Emmanuel Macron souhaitait en faire la grande réforme sociétale de son second quinquennat. « C’est le moment de le faire… Nous le ferons », avait-il glissé à Line Renaud, fervente défenseuse de l'euthanasie, en lui remettant la Grand-Croix de la Légion d'honneur en septembre dernier. Si le sujet s'avère plus épineux que prévu, une réflexion sur la fin de vie et une éventuelle évolution vers une aide active à mourir est lancée sous de multiples formes.
La convention citoyenne, soit 173 Français tirés au sort, s'est réunie pour la première fois le 9 décembre, sous l'égide du Conseil économique social et environnemental (Cese). Sa mission est de répondre à la question suivante : « Le cadre d'accompagnement de la fin de vie est-il adapté aux différentes situations rencontrées ou d'éventuels changements devraient-ils être introduits ? ». « Soyez libres de vous émanciper des idées reçues, de dire vos doutes, vos désaccords », a déclaré Elisabeth Borne en ouverture.
Ses travaux seront rendus en mars. En parallèle, deux ministres, Agnès Firmin Le Bodo (en charge de l'Organisation territoriale et des Professions de santé) et Olivier Véran (porte-parole du gouvernement, en charge du Renouveau démocratique), consultent à tout va, y compris en Espagne, Italie, Belgique et Suisse. Et des groupes parlementaires travaillent la question, en évaluant la loi Leonetti-Claeys de 2016 (mission confiée non sans polémique à Olivier Falorni, auteur d'une proposition de loi pour une fin de vie libre et choisie). La Cour des comptes doit remettre un rapport sur les soins palliatifs d'ici à juin 2023 aux députés. Dans les territoires, les Espaces de réflexion éthique régionaux (Erer) organisent une quarantaine de réunions, conviant des professionnels de santé, des lycéens, des patients, ou encore le grand public. Et l'écrivain Erik Orsenna doit établir un glossaire « des mots de la fin de vie ».
Le CCNE en faveur d'une assistance au suicide
La réflexion ne part pas de rien. Le Comité consultatif national d'éthique (CCNE) a dessiné dans son avis 139, rendu le 13 octobre 2022, les contours d'une aide active à mourir qui serait éthique. Constatant que la sédation profonde et continue de la loi de 2016 ne répond qu'aux situations où le pronostic vital est engagé à très court terme, le CCNE propose qu'une assistance au suicide - donner les moyens à une personne de se suicider - soit ouverte aux personnes majeures, atteintes de maladies graves et incurables provoquant des souffrances physiques ou psychiques réfractaires, dont le pronostic vital est engagé à moyen terme.

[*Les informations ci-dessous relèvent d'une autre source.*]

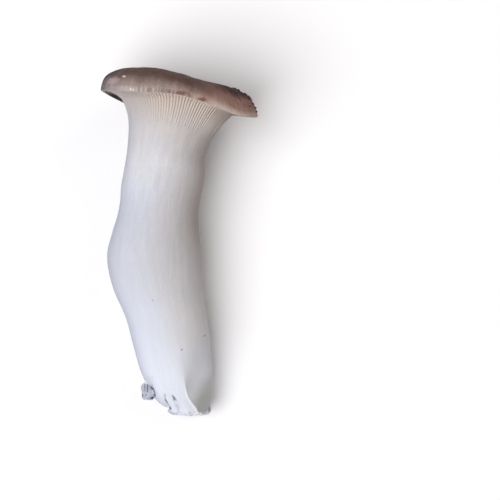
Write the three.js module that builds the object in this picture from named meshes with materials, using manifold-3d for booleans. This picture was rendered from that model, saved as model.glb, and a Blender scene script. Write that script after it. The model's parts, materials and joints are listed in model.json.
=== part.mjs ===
// A king oyster mushroom (Pleurotus eryngii), picked and lying on its side.
//
// It grew as one piece and is one solid: a swollen white stem with a trimmed foot, gills that run
// down the flare of the stem, and a low brown cap with a wavy margin.
//
// Millimetres. +Z is up and the mushroom lies on z = 0 with its cap towards +Y. The origin is the
// middle of the bounding box's underside. Around the stem and the cap, the angle 0 points to +X
// and a quarter turn points up. "side" is the cosine of that angle: 1 on the +X side, -1 opposite.

import * as THREE from "three";
import { mergeVertices } from "three/addons/utils/BufferGeometryUtils.js";
import Module from "manifold-3d";

const { degToRad, lerp, smoothstep } = THREE.MathUtils;
const TURN = 2 * Math.PI;

// ---------------------------------------------------------------- driving dimensions

// The stem from the foot to the neck: y along it, the middle of each section (x, z) and the
// section's half width and half height.
const STEM = [
  { y: -80.8, x: 4.9, z: 10.4, half: 7.6, tall: 7.8 },
  { y: -79.2, x: 4.1, z: 10.4, half: 9.7, tall: 9.4 },
  { y: -76.4, x: 3.3, z: 10.8, half: 10.6, tall: 10.6 },
  { y: -73.8, x: 1.6, z: 11.6, half: 12.3, tall: 12.0 },
  { y: -69.8, x: 0.1, z: 12.8, half: 14.2, tall: 13.6 },
  { y: -61.3, x: -1.6, z: 14.8, half: 16.7, tall: 15.6 },
  { y: -47.8, x: -4.0, z: 16.8, half: 18.3, tall: 17.2 },
  { y: -33.8, x: -6.9, z: 18.4, half: 19.2, tall: 18.4 },
  { y: -19.8, x: -10.8, z: 19.6, half: 21.2, tall: 19.8 },
  { y: -4.8, x: -12.5, z: 20.4, half: 22.2, tall: 21.2 },
  { y: 6.2, x: -11.7, z: 21.8, half: 20.4, tall: 20.0 },
  { y: 13.2, x: -10.7, z: 23.0, half: 19.1, tall: 19.0 },
  { y: 20.2, x: -9.6, z: 24.4, half: 18.6, tall: 18.6 },
  { y: 27.2, x: -8.4, z: 26.0, half: 19.1, tall: 18.7 },
  { y: 34.2, x: -7.2, z: 27.8, half: 18.8, tall: 18.7 },
  { y: 39.2, x: -6.8, z: 29.0, half: 18.2, tall: 18.3 },
];

// The cap: the middle of its margin, how far its axis leans to +X and up, and its radius.
const CAP_MIDDLE = new THREE.Vector3(-0.1, 65.8, 34.5);
const CAP_LEAN_X = degToRad(9);
const CAP_LEAN_UP = degToRad(-1);
const CAP_RADIUS = 36.2;
const CAP_HEIGHT_LEFT = 13.0; // the dome is higher on the -X side
const CAP_HEIGHT_RIGHT = 11.1;
const CAP_DIMPLE = 1.4; // the shallow hollow in the middle of the cap
const LIP = 0.8; // half the thickness of the margin's edge

// The waves of the margin: where each is round the cap, how wide, and how far it rises.
const MARGIN_WAVES = [
  { at: 38, width: 26, rise: -2.9 },
  { at: 93, width: 20, rise: 0.9 },
  { at: 128, width: 25, rise: -0.6 },
  { at: 228, width: 28, rise: -2.4 },
  { at: 310, width: 35, rise: 1.3 },
];

// The flare under the cap: its flank curves from the neck to a knee, where it turns outwards and
// runs on under the cap to the margin. The first of a pair is the -X side, the second the +X side.
const FLANK_START = [8, 3]; // how far the flank runs on straight above the neck
const FLANK_END = [8, 14]; // how far it runs straight into the knee
const KNEE_RADIUS = 26.2;
const KNEE_HEIGHT = [-3.0, -0.7]; // from the middle of the margin
const KNEE_TURN = degToRad(38); // the flank's slant at the knee
const UNDERSIDE_ARCH = 1.6; // how far the gills' edges bow up between the knee and the margin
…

La France suivra-t-elle in fine l'avis du CCNE - soit un ajustement à la marge de la loi Leonetti-Claeys ? Ira-t-elle jusqu'à la légalisation de l'euthanasie (quand l'injection létale est réalisée par le médecin) ? Quel sera le rôle dévolu au corps médical ? C'est le président de la République qui devrait trancher, sans qu'on sache encore quelle place sera laissée à l'expression de la représentation nationale.
L'urgence du développement des soins palliatifs
Le débat clive la société. Si l'association pour le droit de mourir dans la dignité (ADMD) soutient que 78 % des Français attendent une légalisation de l'aide active à mourir, la Société française d'accompagnement et de soins palliatifs (Sfap) fait valoir que 85 % des soignants y sont défavorables. Seulement 12 % des médecins accepteraient de faire une prescription létale, 6 % envisageraient de l'administrer. Le Conseil national de l'Ordre des médecins se veut « attentif ». « Le médecin doit-il être accompagnateur ? Sûrement. Effecteur ? Je ne crois pas. Ce n'est pas son rôle. Et l'Ordre n'est pas favorable à l'euthanasie », a rappelé son président le Dr François Arnault, insistant dans tous les cas sur l'importance d'une clause de conscience.
Au-delà des divergences, un consensus se dégage sur la nécessité de développer les soins palliatifs, qui font l'objet d'un cinquième plan 2021-2024, piloté par les Drs Olivier Mermet, généraliste, et Bruno Richard, chef du service des soins palliatifs au CHU de Montpellier. Doté de 171 millions d'euros, il vise à garantir un accès à ces soins à tous les citoyens sur tout le territoire.